The sun wasn’t even up, so why was I? The alarm went off this morning, and my boyfriend EJ was already wide awake in his lucky bacon-and-eggs T-shirt, mentally preparing for his first-ever competitive eating contest.
Participation in this annual Pete’s Grille event is not for the weak of stomach, as each of the 20 or so place settings come with a complimentary plastic bag. (Need I say more?)
With Pete’s celebrating its 23rd year, we found it appropriate timing to test the limits of my 23-year-old boyfriend, who, according to a bartender from Mama’s on the Half Shell, has a “legendary appetite.”
Every five seats were divided into “teams,” complete with their own judges, who doubled as servers—loudly announcing when each participant was ready for more, and a new plate of steaming short stacks would quickly hit the counter.
Our team’s spunky judge, Mike, asked Justin, an athletic Johns Hopkins senior, why he was sporting a neon, reflective waist band when he sat down next to EJ. His response was along the lines of “so that we don’t get hit by cars when running.” I assumed he was part of Hopkins’ winter track team—as he changed from sweat pants to shorts and an Army T-shirt, as if he was ready for the starting pistol sound of a “true” race.
At 7:09 a.m., it all began—from an impressive front-runner, who was disqualified after eating something like 18 flapjacks in 20 minutes (turns out, she was a professional competitive eater), to a few drop outs, and then the unfortunate few who couldn’t “hold their own.” (A nice euphemism for tossing their cookies—or should I say cakes.) The energy in the room was exciting, suspenseful, and yes, a little nauseating—even from the sidelines.
Of course, some strategy came into play, as most contestants stood the entire time, some jumped in place, and others, like EJ, dipped pancakes into water before consuming them, pictured.
For the first time ever, Pete’s Grille tweaked its rules to allow for unfinished pancakes to count. The one-hour race literally came down to the last bites competitors could force feed themselves.
Alas, the iron-stomach reputation, mental focus, and even the lucky T-shirt weren’t enough for EJ. When the 10-second countdown began, he and his track-star neighbor—in a tie the entire hour—were only one pancake behind the first-place competitor on the other end of the bar. They each tackled one more, reaching a solid 12, but the other pulled through with a few last fistfuls to the mouth—beating them by a hair at 12.5 pancakes.

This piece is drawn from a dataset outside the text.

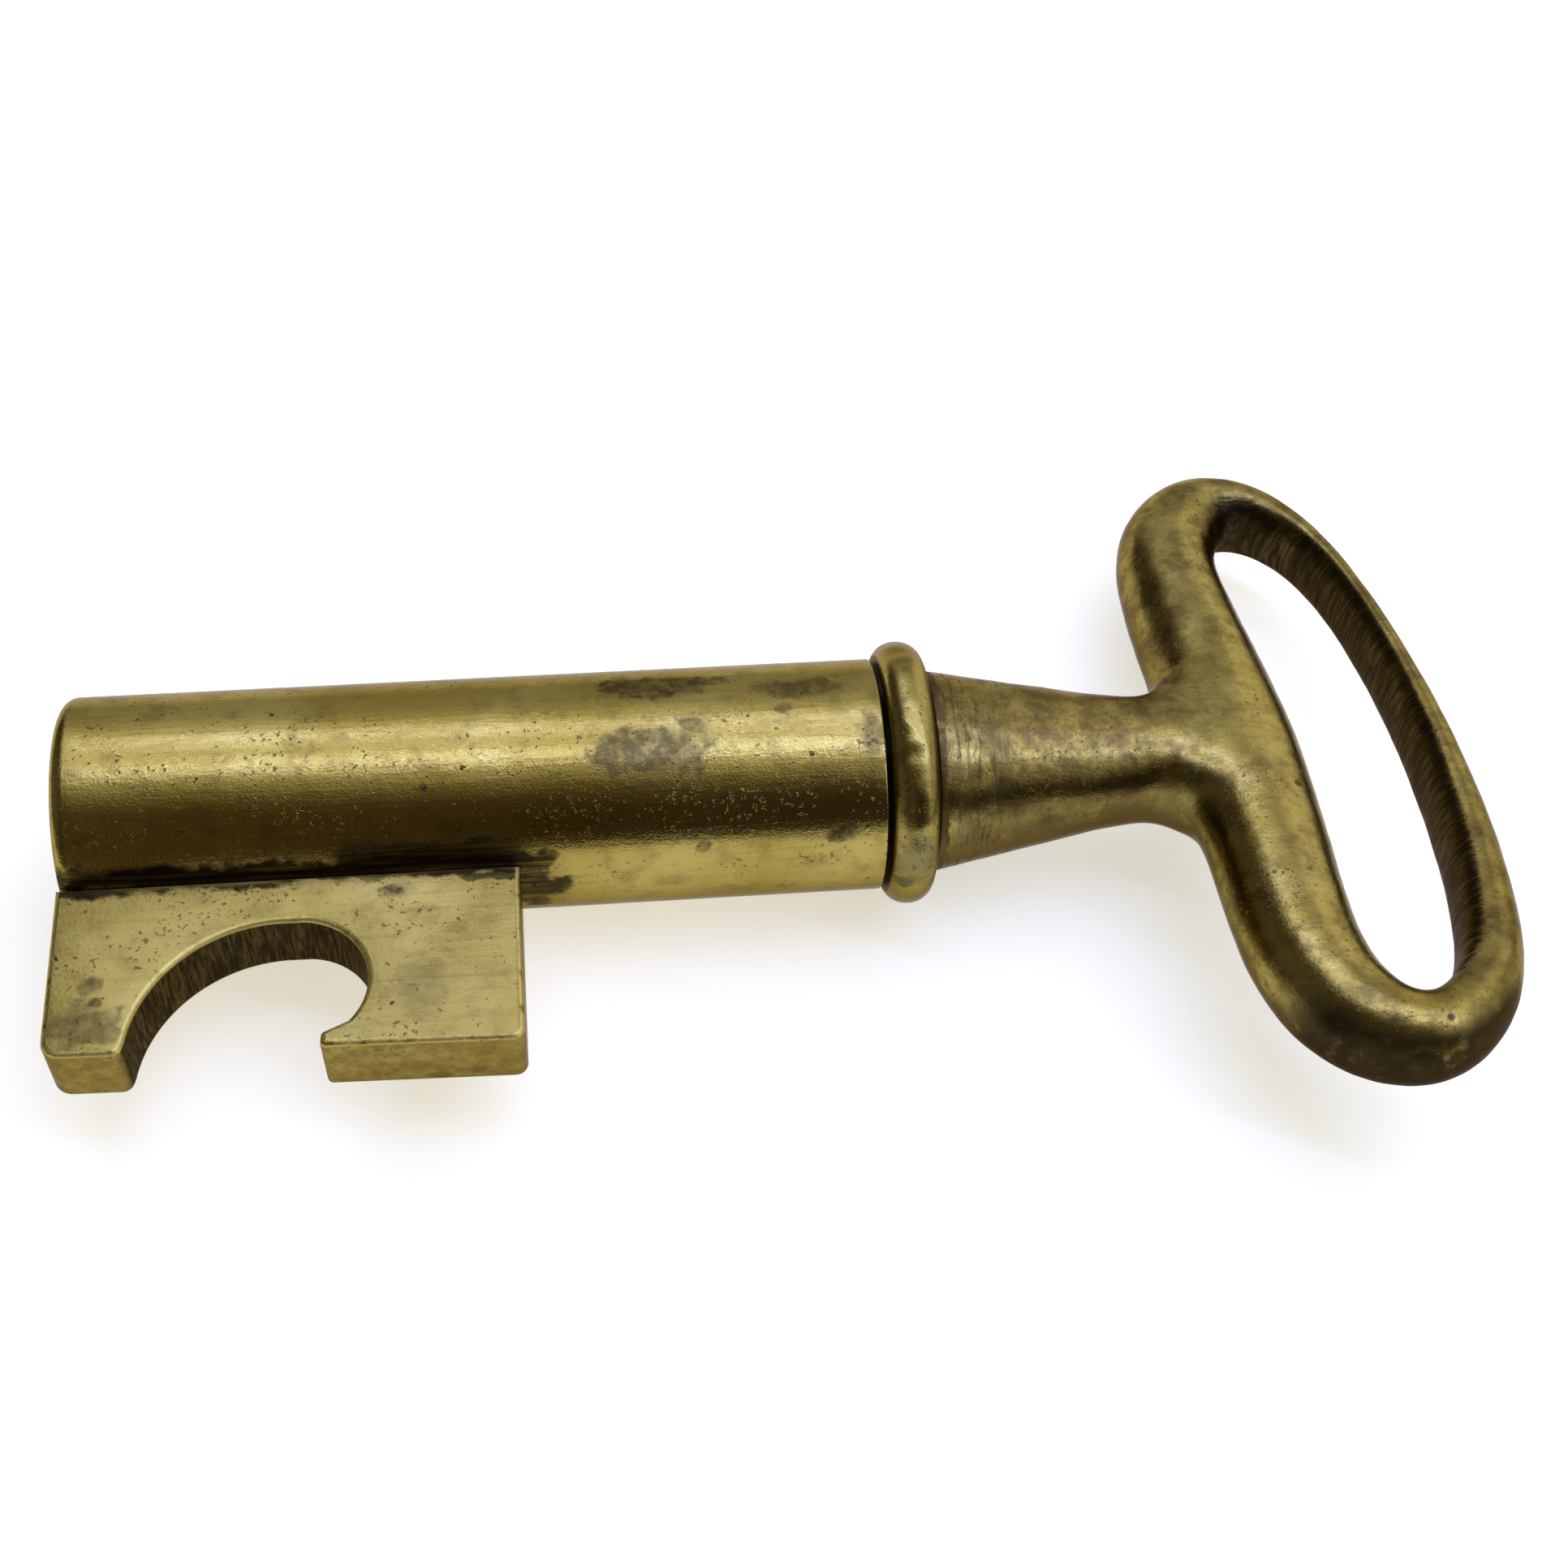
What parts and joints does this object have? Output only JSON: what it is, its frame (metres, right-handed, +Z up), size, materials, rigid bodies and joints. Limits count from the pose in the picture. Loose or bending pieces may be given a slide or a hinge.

The physical and emotional pains set in, and the winner was announced. EJ and Justin tied for second, and the bar began to clear out. I grabbed a pancake to go, rolling it up and eating with my hands—the basic strategy for all three finalists. Never in my wildest dreams (or nightmares) could I imagine consuming what even the earliest quitters did. Pete’s Grille’s pancakes are fluffy, buttery, and oh so dense.
In the end, the $500 prize was awarded to Mr. 12.5, but if you ask me, anyone that had it in them to even participate in that showdown takes the cake.